◆ Stated exercise ◆
Copy nothing but the lines below running from the line containing "0.10), 0.35, 1.0)" through the line containing "before = set(bpy.data.objects)", both end lines included.
*** The records
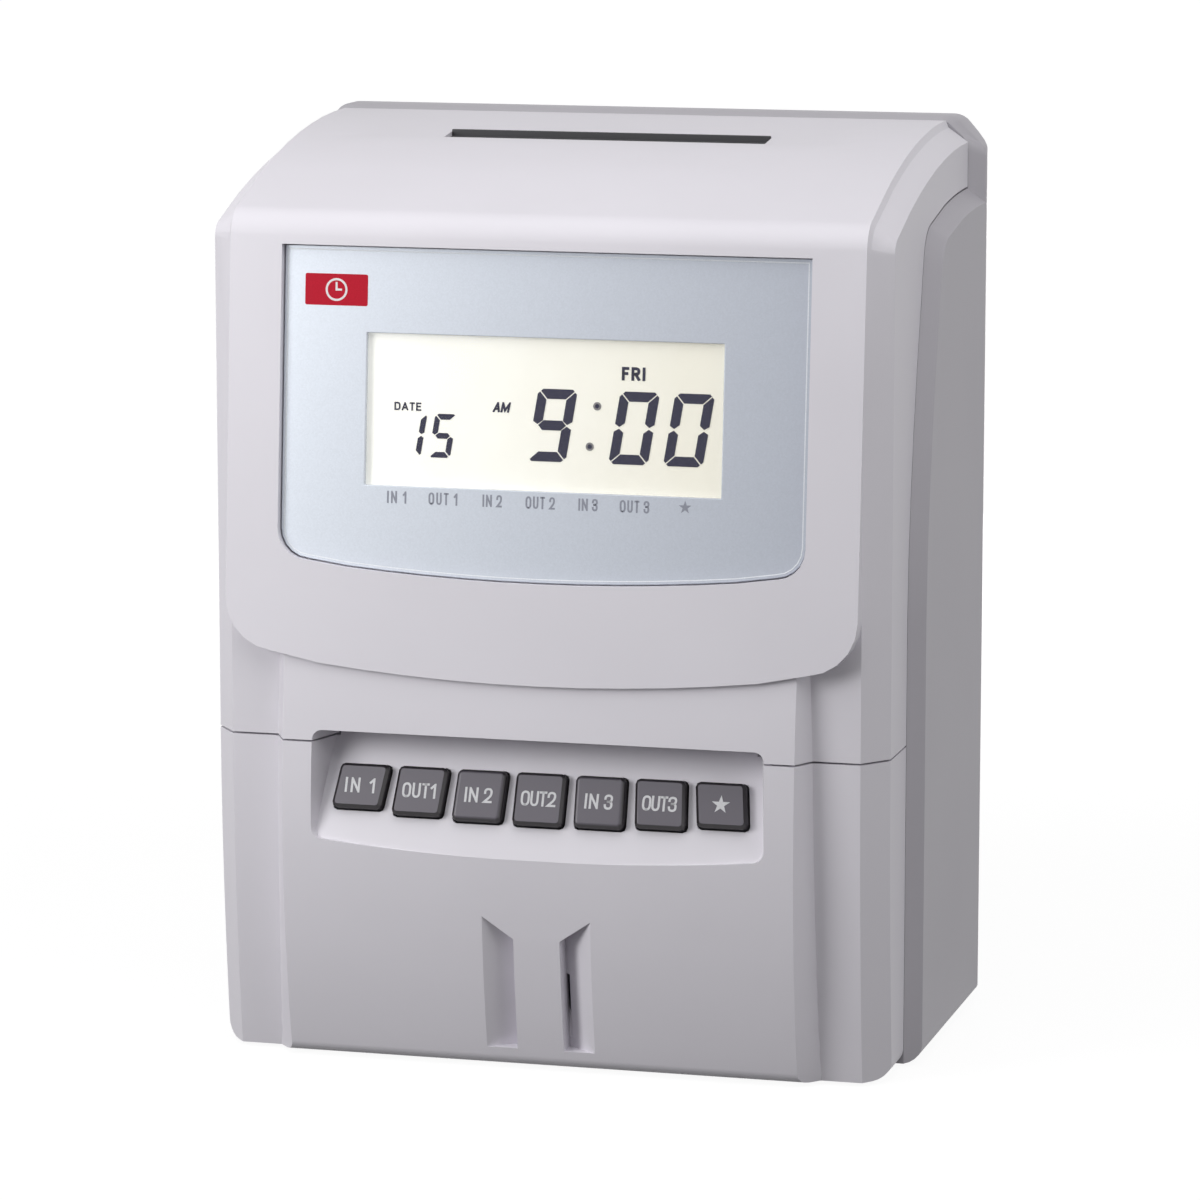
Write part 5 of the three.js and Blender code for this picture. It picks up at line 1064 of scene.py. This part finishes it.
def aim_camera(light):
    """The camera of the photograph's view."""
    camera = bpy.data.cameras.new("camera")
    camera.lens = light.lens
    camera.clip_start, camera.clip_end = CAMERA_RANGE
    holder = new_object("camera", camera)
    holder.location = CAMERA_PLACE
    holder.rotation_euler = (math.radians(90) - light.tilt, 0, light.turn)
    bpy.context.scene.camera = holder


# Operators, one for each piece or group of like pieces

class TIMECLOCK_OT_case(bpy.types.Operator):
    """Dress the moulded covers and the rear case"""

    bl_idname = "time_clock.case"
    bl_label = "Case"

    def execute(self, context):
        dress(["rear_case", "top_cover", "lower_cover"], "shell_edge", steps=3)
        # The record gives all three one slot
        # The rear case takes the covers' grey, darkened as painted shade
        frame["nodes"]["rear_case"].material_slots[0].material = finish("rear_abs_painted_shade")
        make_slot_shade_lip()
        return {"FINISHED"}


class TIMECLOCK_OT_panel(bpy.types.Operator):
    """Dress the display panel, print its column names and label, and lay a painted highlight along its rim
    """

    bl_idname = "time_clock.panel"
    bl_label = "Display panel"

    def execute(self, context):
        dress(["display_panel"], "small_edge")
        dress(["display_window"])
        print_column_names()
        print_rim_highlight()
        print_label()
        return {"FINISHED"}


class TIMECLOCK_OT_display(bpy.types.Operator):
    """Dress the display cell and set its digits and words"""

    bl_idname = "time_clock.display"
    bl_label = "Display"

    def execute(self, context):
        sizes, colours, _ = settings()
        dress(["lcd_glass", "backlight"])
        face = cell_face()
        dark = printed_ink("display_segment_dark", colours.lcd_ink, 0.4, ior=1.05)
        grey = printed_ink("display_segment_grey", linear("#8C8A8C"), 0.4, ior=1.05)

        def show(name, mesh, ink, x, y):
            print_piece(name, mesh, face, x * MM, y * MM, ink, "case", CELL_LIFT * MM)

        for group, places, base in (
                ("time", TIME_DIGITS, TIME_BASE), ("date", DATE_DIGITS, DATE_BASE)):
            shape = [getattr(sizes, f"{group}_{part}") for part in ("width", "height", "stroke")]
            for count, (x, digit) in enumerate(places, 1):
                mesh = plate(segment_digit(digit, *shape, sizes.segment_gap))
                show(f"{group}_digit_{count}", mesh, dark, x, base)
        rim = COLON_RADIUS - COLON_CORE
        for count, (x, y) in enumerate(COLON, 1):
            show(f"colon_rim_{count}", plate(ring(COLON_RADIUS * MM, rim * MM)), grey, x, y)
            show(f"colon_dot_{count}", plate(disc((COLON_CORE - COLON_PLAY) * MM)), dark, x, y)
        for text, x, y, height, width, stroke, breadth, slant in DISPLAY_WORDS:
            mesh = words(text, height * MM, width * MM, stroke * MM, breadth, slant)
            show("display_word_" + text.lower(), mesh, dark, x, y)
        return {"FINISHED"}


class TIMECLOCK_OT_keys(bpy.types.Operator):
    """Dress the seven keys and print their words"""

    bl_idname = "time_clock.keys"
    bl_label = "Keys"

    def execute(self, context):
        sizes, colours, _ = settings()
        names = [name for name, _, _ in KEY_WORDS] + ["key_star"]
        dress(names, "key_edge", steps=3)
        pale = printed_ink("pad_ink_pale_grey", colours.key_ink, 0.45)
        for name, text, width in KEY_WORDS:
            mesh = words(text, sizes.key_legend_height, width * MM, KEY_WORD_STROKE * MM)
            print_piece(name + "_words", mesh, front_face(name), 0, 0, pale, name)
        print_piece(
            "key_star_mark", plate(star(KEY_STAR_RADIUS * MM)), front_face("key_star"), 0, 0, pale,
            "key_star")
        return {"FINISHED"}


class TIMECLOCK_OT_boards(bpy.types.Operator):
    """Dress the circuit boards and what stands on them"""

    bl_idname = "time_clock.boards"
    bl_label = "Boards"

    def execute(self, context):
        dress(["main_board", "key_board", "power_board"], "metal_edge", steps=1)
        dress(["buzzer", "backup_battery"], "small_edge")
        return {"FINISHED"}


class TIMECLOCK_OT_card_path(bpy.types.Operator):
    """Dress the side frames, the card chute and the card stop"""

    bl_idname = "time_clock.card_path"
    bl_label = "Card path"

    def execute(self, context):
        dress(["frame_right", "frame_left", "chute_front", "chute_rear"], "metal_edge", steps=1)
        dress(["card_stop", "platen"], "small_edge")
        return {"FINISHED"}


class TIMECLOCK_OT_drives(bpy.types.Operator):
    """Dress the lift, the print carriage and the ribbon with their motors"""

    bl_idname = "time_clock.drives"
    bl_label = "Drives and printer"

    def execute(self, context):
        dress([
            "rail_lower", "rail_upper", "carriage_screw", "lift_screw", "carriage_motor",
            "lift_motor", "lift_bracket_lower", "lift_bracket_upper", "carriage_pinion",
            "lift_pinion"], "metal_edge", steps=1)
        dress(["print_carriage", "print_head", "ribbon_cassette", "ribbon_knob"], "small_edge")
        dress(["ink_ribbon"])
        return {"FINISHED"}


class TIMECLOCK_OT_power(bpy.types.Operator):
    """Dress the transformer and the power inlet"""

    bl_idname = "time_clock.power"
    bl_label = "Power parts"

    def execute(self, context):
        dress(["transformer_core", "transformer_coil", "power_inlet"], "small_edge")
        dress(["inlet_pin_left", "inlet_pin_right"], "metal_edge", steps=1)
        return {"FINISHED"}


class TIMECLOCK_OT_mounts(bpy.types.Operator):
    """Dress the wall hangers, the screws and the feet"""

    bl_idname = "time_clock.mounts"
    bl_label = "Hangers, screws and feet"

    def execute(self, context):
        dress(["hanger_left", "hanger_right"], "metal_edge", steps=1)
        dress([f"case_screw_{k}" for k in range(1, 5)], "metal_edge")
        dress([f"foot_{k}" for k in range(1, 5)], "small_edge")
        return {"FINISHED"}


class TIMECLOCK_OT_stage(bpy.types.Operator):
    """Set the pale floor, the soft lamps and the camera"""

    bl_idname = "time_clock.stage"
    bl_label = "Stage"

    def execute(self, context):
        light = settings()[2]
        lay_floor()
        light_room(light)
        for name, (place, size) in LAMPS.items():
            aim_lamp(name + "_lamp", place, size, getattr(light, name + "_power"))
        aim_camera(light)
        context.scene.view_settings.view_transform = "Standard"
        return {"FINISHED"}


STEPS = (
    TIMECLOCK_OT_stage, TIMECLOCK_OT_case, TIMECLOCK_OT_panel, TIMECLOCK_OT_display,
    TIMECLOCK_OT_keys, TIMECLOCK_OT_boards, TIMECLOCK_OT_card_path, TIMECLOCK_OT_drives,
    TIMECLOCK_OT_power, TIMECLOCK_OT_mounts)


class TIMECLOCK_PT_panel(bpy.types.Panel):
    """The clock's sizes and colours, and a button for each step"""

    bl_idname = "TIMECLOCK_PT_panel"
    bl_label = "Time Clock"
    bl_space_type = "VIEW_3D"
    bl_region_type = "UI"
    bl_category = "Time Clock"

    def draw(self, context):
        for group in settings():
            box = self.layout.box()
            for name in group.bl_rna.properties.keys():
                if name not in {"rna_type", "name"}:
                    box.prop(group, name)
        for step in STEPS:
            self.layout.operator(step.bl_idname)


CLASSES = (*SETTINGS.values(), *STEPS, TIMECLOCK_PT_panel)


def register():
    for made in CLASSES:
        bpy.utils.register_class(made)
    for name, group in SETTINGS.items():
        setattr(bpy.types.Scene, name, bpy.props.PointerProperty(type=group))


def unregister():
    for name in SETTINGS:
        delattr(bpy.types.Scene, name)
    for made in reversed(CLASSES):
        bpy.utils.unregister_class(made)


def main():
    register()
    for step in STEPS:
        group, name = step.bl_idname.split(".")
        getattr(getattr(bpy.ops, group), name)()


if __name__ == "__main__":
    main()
******
*** The records
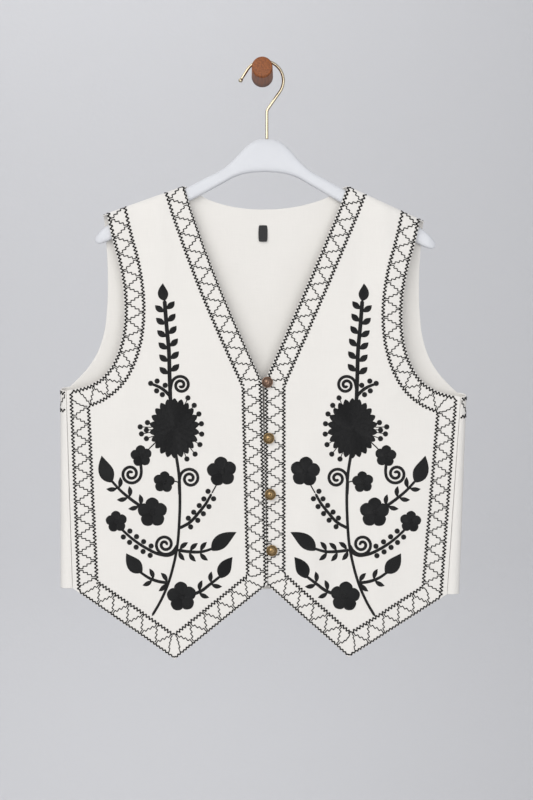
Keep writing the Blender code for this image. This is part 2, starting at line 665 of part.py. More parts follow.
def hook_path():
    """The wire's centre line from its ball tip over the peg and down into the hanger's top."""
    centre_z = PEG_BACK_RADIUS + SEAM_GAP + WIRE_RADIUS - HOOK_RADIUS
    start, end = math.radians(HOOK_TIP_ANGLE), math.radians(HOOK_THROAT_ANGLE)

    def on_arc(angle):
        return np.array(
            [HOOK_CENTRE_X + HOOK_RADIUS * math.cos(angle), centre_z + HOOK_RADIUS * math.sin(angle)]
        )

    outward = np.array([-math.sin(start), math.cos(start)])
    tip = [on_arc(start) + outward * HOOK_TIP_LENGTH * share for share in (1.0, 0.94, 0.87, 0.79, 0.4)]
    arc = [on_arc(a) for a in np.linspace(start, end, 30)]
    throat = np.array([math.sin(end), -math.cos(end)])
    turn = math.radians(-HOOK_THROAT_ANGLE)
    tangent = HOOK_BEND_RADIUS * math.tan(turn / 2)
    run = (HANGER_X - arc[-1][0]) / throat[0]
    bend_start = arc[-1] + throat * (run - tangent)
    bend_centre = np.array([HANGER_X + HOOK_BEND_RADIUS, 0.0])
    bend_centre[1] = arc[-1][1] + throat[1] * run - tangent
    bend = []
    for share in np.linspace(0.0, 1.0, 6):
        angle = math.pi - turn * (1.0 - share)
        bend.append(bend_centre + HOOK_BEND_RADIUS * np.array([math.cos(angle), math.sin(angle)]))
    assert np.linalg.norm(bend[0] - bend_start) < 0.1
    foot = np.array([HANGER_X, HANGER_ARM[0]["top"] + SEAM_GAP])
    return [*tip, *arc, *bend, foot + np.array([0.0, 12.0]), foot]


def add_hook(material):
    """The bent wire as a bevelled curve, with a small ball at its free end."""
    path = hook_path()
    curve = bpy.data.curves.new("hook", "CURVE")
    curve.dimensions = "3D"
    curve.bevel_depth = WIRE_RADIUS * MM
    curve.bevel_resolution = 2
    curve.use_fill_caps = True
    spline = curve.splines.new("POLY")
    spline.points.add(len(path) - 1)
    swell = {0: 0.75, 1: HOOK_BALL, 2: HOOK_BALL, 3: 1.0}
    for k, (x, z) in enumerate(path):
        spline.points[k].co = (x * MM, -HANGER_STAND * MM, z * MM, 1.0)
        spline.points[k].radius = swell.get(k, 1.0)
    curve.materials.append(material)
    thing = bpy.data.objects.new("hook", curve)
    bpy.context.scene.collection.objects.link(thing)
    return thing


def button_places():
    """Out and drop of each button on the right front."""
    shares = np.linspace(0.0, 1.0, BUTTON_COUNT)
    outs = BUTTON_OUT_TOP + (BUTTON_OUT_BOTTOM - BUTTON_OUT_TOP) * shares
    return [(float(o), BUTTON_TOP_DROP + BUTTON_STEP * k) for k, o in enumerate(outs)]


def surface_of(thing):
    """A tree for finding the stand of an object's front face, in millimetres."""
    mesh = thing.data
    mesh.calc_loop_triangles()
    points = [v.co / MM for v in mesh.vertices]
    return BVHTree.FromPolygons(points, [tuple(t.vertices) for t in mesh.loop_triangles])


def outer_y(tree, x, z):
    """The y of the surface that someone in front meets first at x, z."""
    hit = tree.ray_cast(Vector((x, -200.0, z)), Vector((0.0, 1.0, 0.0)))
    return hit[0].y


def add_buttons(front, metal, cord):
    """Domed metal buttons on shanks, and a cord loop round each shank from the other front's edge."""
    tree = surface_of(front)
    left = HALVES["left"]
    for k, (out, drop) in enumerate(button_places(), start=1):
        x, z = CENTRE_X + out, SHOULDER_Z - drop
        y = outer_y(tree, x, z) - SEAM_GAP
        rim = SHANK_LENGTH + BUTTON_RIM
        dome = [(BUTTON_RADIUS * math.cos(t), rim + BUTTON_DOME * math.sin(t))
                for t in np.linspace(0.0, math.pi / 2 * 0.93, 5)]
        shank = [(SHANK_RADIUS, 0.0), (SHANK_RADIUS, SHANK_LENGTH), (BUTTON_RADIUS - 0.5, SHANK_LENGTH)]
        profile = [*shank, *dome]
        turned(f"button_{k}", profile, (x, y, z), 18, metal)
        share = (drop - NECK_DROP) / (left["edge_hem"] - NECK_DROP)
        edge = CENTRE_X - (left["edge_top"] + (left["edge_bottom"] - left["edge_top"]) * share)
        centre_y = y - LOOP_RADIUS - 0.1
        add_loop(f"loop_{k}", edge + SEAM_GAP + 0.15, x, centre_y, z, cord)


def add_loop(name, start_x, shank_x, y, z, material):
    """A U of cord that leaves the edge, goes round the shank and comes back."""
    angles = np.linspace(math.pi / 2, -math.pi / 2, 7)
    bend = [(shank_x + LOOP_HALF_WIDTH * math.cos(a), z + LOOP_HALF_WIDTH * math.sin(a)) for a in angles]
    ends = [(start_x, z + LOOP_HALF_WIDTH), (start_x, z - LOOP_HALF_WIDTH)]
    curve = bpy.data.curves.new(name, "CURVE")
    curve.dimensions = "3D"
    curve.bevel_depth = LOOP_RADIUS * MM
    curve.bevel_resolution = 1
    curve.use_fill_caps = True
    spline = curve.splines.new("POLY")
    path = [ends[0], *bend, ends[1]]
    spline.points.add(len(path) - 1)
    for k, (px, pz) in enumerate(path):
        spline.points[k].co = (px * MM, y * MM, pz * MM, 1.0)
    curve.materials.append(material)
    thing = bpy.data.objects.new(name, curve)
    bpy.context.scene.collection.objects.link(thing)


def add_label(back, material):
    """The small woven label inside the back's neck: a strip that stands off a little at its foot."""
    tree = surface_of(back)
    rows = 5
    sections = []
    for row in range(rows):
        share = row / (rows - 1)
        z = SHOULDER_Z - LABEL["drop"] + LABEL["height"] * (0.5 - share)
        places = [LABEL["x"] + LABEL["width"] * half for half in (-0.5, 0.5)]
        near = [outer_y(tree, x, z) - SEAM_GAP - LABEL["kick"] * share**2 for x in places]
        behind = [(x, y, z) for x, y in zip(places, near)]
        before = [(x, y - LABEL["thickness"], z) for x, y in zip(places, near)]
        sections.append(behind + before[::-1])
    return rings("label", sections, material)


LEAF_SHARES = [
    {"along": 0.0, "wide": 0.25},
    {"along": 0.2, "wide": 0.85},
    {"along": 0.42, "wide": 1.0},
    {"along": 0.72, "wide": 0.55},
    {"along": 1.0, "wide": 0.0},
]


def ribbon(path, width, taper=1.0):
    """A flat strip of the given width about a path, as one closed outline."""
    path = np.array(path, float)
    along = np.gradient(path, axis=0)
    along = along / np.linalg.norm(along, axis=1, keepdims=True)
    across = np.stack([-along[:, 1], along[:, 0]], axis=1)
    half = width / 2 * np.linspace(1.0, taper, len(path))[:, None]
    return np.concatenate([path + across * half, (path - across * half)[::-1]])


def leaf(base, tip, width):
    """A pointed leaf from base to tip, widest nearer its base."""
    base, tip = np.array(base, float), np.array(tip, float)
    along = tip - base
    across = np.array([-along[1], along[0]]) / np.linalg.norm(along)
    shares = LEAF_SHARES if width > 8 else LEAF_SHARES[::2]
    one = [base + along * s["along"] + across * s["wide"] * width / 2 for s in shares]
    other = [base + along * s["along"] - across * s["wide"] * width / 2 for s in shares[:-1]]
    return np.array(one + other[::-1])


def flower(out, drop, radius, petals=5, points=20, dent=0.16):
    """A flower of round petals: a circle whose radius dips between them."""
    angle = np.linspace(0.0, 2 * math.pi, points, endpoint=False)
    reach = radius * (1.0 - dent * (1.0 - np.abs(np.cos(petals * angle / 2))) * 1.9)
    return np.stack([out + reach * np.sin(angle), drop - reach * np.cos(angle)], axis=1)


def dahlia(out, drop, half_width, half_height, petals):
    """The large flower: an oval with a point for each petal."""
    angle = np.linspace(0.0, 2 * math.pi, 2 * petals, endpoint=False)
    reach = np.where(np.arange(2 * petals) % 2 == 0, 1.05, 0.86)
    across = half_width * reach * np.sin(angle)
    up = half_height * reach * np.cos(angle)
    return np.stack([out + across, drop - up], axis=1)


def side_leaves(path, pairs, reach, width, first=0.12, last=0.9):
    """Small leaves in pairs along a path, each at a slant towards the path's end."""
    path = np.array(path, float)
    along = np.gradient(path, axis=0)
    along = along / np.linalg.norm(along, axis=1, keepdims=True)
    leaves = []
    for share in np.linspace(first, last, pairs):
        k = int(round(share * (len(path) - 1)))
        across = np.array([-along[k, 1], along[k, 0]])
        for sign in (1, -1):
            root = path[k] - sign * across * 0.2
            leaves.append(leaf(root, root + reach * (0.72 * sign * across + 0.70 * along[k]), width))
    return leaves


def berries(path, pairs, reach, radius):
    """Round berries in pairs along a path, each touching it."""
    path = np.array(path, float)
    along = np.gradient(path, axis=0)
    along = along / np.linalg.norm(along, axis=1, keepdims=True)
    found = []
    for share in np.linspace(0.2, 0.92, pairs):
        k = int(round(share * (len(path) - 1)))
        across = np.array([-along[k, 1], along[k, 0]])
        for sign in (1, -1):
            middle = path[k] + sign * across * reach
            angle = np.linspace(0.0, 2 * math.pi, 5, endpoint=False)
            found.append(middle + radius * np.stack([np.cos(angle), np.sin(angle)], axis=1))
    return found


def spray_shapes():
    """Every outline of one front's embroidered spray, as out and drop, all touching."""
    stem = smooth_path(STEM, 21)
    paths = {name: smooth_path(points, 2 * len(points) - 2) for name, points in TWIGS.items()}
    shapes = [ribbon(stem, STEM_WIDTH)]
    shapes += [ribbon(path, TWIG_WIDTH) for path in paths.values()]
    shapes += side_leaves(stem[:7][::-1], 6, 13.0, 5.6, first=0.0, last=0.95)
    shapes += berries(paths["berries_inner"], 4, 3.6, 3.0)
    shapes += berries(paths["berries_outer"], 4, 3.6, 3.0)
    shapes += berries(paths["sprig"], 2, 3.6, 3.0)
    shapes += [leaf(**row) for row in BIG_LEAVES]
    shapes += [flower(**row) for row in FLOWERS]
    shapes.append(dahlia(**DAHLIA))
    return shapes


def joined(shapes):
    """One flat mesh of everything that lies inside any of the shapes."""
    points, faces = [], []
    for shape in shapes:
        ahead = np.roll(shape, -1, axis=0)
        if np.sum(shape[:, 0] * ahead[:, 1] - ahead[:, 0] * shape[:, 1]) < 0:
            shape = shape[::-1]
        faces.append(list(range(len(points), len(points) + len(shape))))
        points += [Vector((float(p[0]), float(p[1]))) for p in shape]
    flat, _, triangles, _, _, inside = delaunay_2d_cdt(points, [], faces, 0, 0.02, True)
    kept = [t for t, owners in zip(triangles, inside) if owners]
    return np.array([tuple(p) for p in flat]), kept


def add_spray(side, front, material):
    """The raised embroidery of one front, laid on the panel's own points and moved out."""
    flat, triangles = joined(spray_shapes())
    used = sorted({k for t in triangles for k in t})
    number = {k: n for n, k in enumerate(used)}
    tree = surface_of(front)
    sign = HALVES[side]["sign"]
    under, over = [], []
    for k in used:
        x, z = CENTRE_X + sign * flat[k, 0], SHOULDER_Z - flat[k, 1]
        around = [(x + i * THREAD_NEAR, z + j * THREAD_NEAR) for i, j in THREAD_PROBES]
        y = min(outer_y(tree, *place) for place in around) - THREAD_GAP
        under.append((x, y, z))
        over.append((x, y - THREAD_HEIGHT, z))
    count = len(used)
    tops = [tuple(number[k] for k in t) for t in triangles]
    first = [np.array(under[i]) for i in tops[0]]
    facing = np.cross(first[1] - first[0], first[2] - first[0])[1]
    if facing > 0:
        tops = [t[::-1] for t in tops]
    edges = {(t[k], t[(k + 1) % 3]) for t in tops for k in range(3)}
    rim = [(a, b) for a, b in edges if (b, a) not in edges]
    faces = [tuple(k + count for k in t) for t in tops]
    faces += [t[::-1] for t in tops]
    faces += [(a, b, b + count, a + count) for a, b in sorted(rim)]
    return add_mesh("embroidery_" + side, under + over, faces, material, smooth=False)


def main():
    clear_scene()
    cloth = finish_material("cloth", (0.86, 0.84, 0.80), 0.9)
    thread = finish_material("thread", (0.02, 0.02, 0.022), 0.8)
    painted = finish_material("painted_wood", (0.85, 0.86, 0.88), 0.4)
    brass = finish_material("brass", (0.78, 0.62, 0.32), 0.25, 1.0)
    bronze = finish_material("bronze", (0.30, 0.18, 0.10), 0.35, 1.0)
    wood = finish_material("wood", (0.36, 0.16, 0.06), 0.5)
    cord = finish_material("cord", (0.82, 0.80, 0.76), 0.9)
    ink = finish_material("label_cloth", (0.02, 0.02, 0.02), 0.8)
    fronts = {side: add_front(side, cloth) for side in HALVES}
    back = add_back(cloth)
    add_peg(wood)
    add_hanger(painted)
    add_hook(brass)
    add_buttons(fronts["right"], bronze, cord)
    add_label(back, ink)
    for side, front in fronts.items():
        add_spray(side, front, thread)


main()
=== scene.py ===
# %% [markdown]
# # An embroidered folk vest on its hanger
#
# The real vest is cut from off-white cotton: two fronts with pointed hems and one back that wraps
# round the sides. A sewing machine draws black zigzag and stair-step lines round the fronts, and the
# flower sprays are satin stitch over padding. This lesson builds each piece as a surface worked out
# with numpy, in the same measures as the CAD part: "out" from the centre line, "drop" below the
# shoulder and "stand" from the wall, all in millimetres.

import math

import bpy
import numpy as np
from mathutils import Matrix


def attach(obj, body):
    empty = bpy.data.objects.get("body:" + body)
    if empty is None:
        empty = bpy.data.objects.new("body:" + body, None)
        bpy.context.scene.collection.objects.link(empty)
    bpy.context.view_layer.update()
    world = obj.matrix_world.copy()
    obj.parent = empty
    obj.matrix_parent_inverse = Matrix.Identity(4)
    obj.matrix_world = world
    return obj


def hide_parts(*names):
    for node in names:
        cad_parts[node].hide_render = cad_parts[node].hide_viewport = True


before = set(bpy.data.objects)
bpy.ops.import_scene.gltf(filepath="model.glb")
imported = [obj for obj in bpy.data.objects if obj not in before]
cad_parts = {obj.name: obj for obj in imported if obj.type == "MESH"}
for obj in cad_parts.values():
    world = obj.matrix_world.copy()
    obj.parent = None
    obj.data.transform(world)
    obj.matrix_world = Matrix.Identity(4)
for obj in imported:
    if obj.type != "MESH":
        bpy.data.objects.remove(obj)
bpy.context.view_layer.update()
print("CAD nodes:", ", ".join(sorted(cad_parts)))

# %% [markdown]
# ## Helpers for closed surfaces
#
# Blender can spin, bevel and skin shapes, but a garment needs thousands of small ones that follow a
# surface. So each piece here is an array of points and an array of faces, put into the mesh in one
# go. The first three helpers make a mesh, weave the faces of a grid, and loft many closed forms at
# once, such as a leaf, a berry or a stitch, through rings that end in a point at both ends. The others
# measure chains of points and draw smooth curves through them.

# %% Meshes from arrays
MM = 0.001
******
◆ Result below ◆
    bronze = finish_material("bronze", (0.30, 0.18, 0.10), 0.35, 1.0)
    wood = finish_material("wood", (0.36, 0.16, 0.06), 0.5)
    cord = finish_material("cord", (0.82, 0.80, 0.76), 0.9)
    ink = finish_material("label_cloth", (0.02, 0.02, 0.02), 0.8)
    fronts = {side: add_front(side, cloth) for side in HALVES}
    back = add_back(cloth)
    add_peg(wood)
    add_hanger(painted)
    add_hook(brass)
    add_buttons(fronts["right"], bronze, cord)
    add_label(back, ink)
    for side, front in fronts.items():
        add_spray(side, front, thread)


main()
=== scene.py ===
# %% [markdown]
# # An embroidered folk vest on its hanger
#
# The real vest is cut from off-white cotton: two fronts with pointed hems and one back that wraps
# round the sides. A sewing machine draws black zigzag and stair-step lines round the fronts, and the
# flower sprays are satin stitch over padding. This lesson builds each piece as a surface worked out
# with numpy, in the same measures as the CAD part: "out" from the centre line, "drop" below the
# shoulder and "stand" from the wall, all in millimetres.

import math

import bpy
import numpy as np
from mathutils import Matrix


def attach(obj, body):
    empty = bpy.data.objects.get("body:" + body)
    if empty is None:
        empty = bpy.data.objects.new("body:" + body, None)
        bpy.context.scene.collection.objects.link(empty)
    bpy.context.view_layer.update()
    world = obj.matrix_world.copy()
    obj.parent = empty
    obj.matrix_parent_inverse = Matrix.Identity(4)
    obj.matrix_world = world
    return obj


def hide_parts(*names):
    for node in names:
        cad_parts[node].hide_render = cad_parts[node].hide_viewport = True


before = set(bpy.data.objects)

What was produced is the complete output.